►

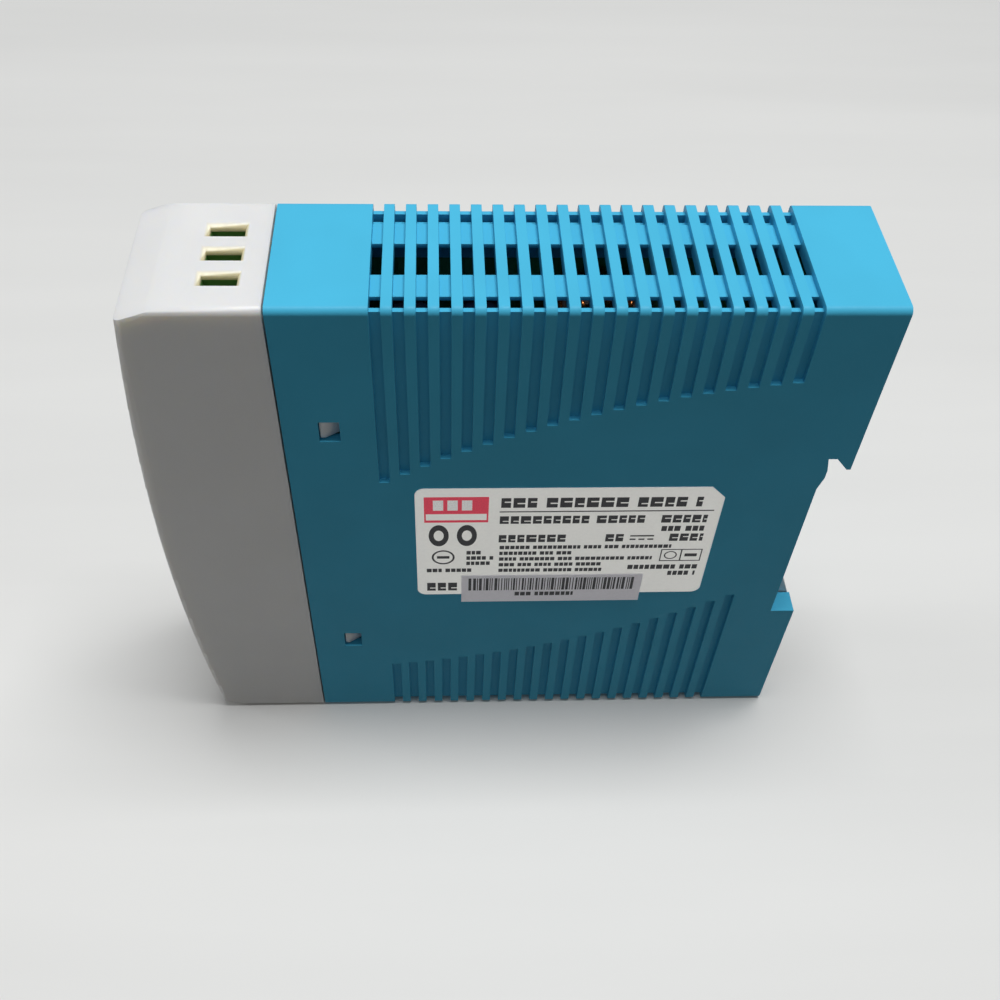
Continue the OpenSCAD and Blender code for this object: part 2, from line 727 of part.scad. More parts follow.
// Rows of small surface-mounted parts
module chip_parts() color([0.3, 0.26, 0.22])
    for (row = [0 : 3], i = [0 : 4])
        span([board_x, board_x + 0.6], [-24 + i * 3.6, -22 + i * 3.6],
            [56 + row * 2.6, 57.2 + row * 2.6]);

module output_choke_core() color([0.8, 0.75, 0.2]) ring_core(14, 76, 3.6, [3.4, 6.4]);
module output_choke_winding() color([0.75, 0.42, 0.2])
    ring_winding(14, 76, 3.6, [3.4, 6.4], 30, 300);

// Upright cans with a crimped ring near the board
module can(y, z, r, h)
    difference() {
        rod_x([board_x, board_x + h], y, z, r);
        difference() {
            rod_x([board_x + 1.6, board_x + 2.4], y, z, r + past);
            rod_x([board_x + 1, board_x + 3], y, z, r - 0.3);
        }
    }

module output_capacitors() color([0.15, 0.2, 0.3])
    for (y = [-21.5, -12, -2.5]) can(y, 75, 4.2, 14.4);

// ---------- draw ----------

case();
terminal_cover();
rating_label();
serial_label();
rail_latch();
latch_spring();
light_pipe();
status_lamp();
adjuster_spindle();
trimmer_rotor();
trimmer_body();
front_board();
output_terminal_block();
input_terminal_block();
output_contacts();
input_contacts();
output_screw_1();
output_screw_2();
output_screw_3();
input_screw_1();
input_screw_2();
input_screw_3();
output_clamp_1();
output_clamp_2();
output_clamp_3();
input_clamp_1();
input_clamp_2();
input_clamp_3();
main_board();
insulating_sheet();
board_link();
fuse();
inrush_limiter();
surge_suppressor();
line_choke_core();
line_choke_windings();
filter_capacitor();
bridge_rectifier();
bulk_capacitor();
power_transistor();
primary_heat_sink();
transformer_core();
transformer_bobbin();
transformer_winding();
safety_capacitor();
optocoupler();
control_chip();
chip_parts();
output_rectifier();
secondary_heat_sink();
heat_sink_screws();
output_choke_core();
output_choke_winding();
output_capacitors();
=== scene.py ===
"""A slim DIN rail power supply. Metres: X across the width, Y from front to rear, Z up."""

import json
import math
import random

import bmesh
import bpy
from bmesh.types import BMEdge, BMVert
from mathutils import Matrix, Vector


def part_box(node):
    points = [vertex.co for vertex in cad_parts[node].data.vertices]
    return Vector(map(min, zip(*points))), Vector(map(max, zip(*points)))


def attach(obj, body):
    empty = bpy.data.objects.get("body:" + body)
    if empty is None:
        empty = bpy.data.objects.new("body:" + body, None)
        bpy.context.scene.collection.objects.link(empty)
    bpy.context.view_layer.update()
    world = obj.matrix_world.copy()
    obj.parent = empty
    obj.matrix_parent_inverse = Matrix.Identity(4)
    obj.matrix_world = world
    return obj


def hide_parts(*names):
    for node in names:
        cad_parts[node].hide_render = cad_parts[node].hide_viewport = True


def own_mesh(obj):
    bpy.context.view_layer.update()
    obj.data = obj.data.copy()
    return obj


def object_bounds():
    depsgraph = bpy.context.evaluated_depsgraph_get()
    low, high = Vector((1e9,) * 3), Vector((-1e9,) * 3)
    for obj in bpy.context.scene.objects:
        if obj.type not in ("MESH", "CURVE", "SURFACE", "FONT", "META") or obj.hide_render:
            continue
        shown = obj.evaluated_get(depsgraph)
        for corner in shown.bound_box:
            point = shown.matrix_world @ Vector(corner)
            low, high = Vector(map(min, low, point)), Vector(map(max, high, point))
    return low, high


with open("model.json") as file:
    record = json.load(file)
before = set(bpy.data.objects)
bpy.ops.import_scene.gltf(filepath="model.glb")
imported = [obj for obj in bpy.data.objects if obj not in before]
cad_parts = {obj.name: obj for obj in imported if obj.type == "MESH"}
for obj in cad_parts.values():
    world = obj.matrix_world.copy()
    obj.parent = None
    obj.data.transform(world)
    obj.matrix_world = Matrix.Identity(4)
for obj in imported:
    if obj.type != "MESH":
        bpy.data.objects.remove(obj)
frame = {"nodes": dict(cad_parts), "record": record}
cad_low, cad_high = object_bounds()
nodes = frame["nodes"]
scene = bpy.context.scene

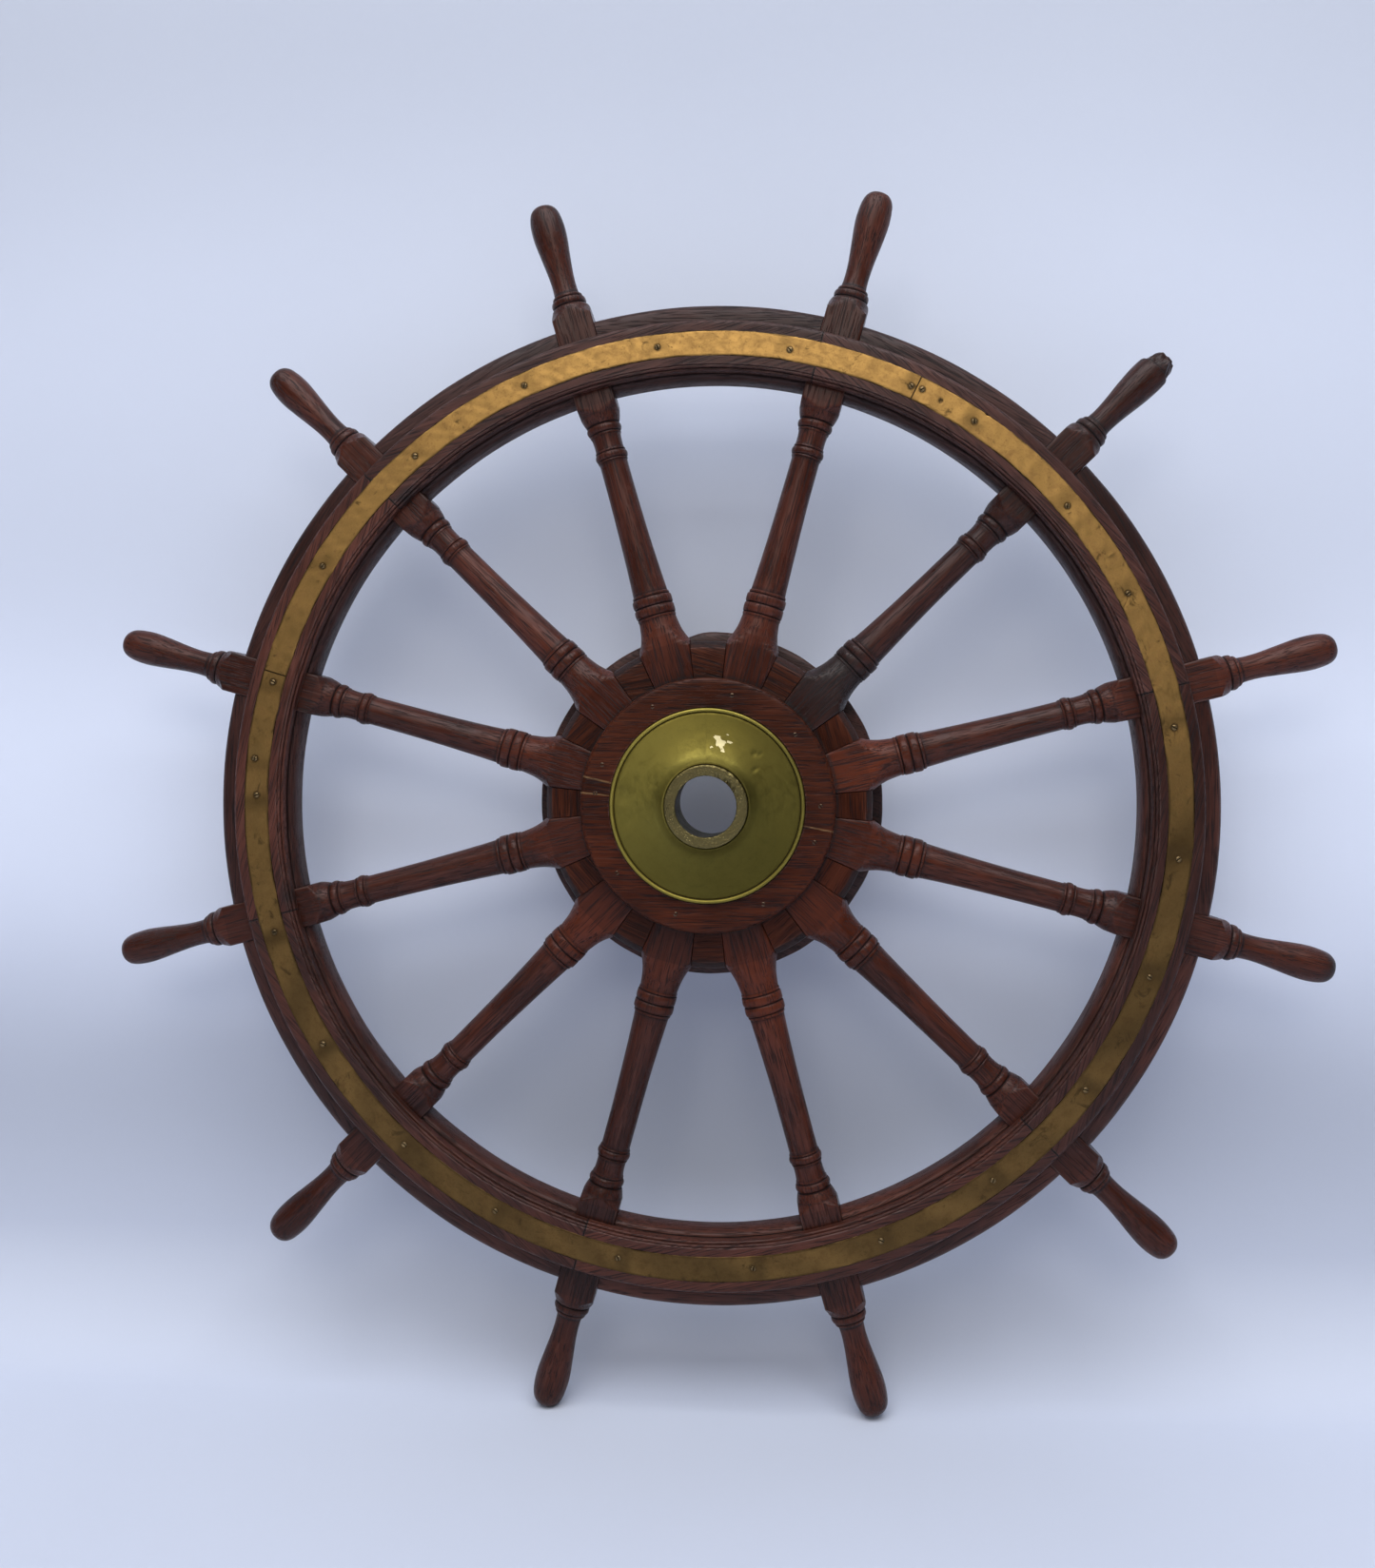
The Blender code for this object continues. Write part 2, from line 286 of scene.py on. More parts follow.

◄

From the first line of the data through the line with "ring_winding(14, 76, 3.6, [3.4, 6.4], 30, 300);", quote each line exactly and add nothing else.

— Response to the task —
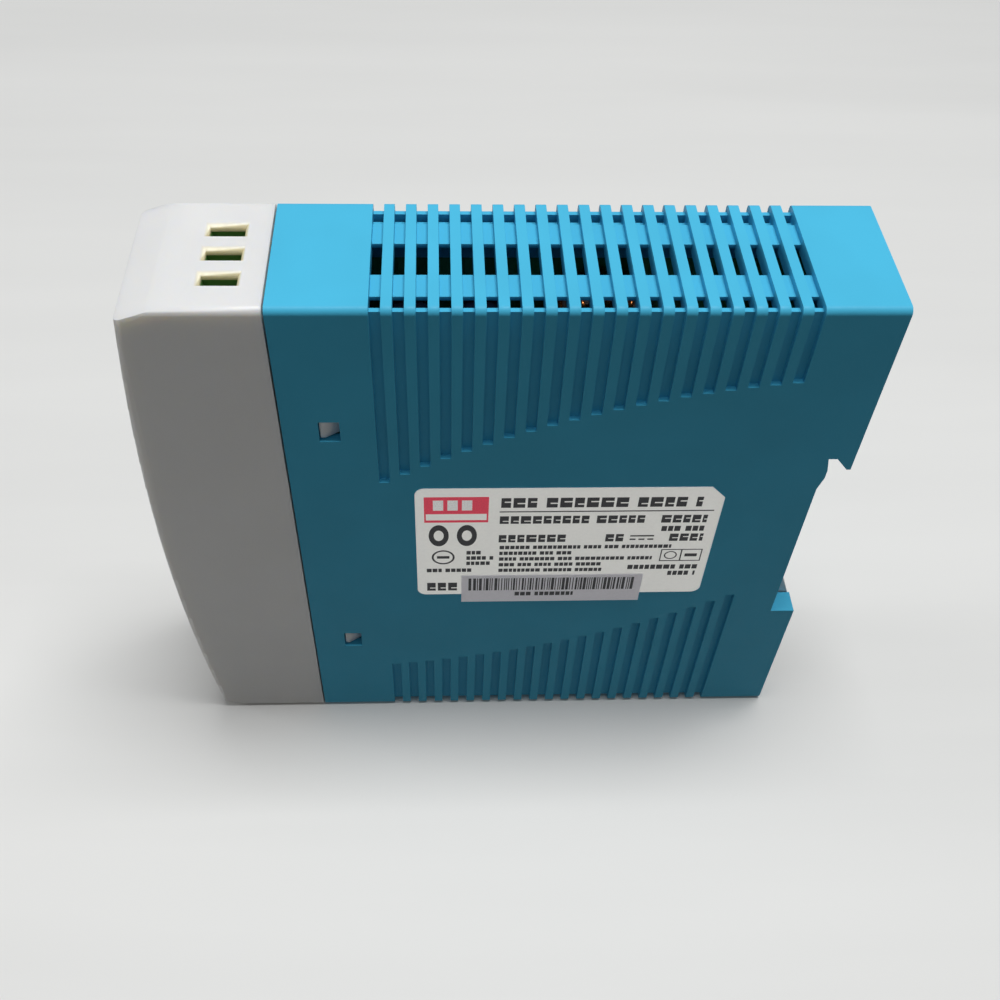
Continue the OpenSCAD and Blender code for this object: part 2, from line 727 of part.scad. More parts follow.
// Rows of small surface-mounted parts
module chip_parts() color([0.3, 0.26, 0.22])
    for (row = [0 : 3], i = [0 : 4])
        span([board_x, board_x + 0.6], [-24 + i * 3.6, -22 + i * 3.6],
            [56 + row * 2.6, 57.2 + row * 2.6]);

module output_choke_core() color([0.8, 0.75, 0.2]) ring_core(14, 76, 3.6, [3.4, 6.4]);
module output_choke_winding() color([0.75, 0.42, 0.2])
    ring_winding(14, 76, 3.6, [3.4, 6.4], 30, 300);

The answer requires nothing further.